The various quantum risk profiles for popular blockchains were divided into four categories.
One category consists of protocols that make long-term exposure of quantum-vulnerable public keys inevitable. It includes blockchains with persistent accounts such as Ethereum, Solana and XRP Ledger. These utilize an account model and either use public keys directly as account addresses or expose them in the first transaction.
The XRP Ledger is noted, in contrast to other blockchains, to support native, protocol-level key rotation.
XRP Ledger building quantum resistance
In a recent tweet, XRP Ledger Validator Vet highlighted Google's findings on quantum risk for various blockchains.

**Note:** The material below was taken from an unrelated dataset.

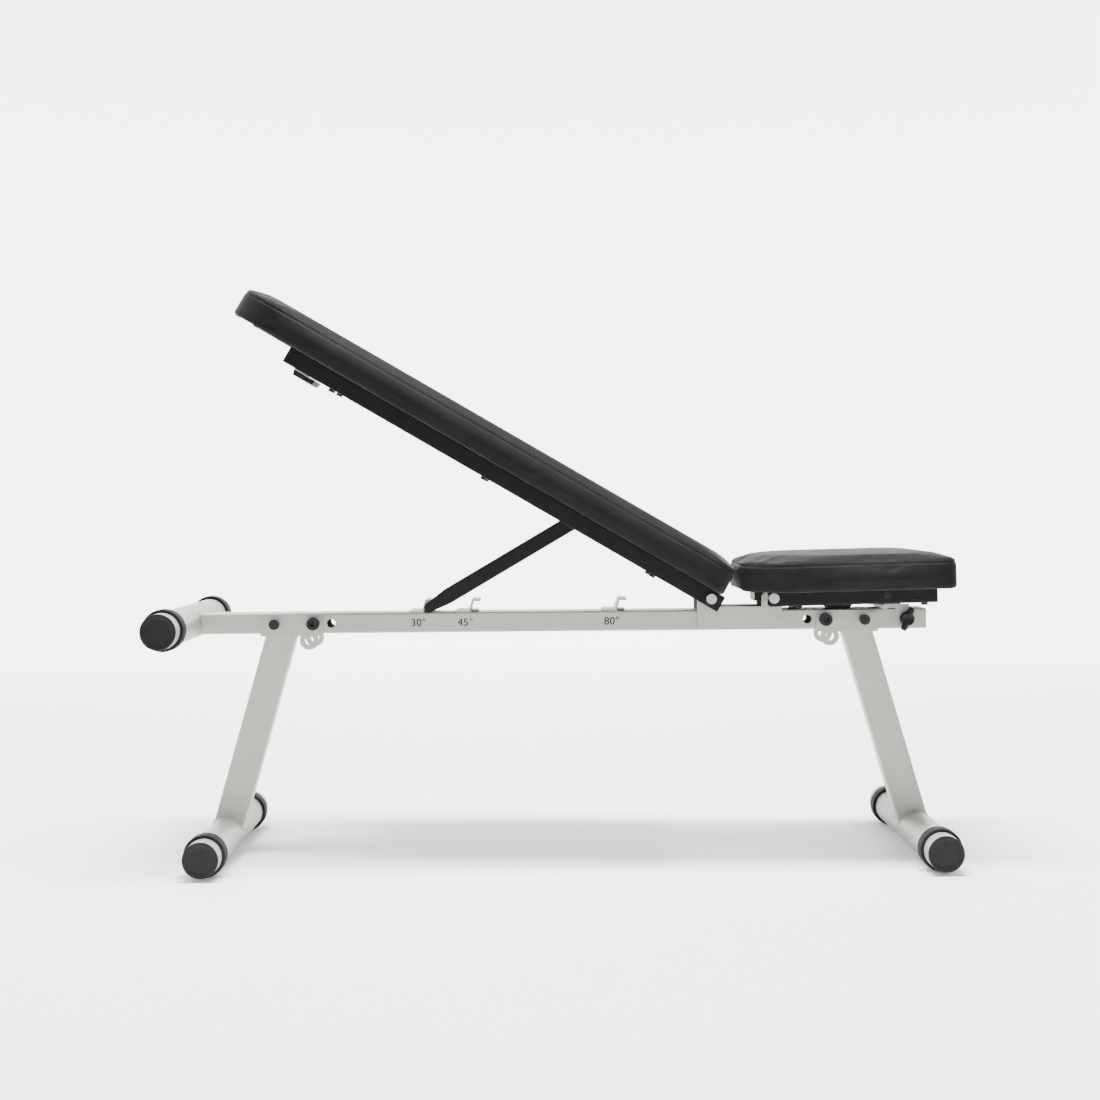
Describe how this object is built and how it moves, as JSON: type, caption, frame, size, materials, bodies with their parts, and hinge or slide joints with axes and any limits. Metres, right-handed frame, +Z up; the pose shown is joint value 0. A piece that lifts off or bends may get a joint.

XRP Ledger is currently testing quantum resilience. Last December, the XRPL Alpha testnet (AlphaNet) integrated Dilithium-based cryptography, which marks a starting phase for building quantum resistance.
Other deductions shared by Vet include XRP's native key rotation ability for accounts, unlike ETH and Solana. Google found that a lot fewer physical and logical qubits can break public blockchains than expected, with less than nine minutes being enough to attack Bitcoin.
Likewise, key rotation alone — as seen in the case of XRP Ledger — may not be enough protection, as the submitted signature can be attacked.
While not currently fully quantum-proof, XRPL is laying the foundation for future upgrades to post-quantum cryptographic standards to protect against potential future threats.
Vet noted that all non-quantum-proof cryptocurrencies are affected by this threat, regardless of whether they were mentioned by name. He added that key rotation alone will increasingly not become feasible anymore, as seen with the Bitcoin example. The developments are speeding up, and quantum protocol changes are ahead — perhaps sooner than expected.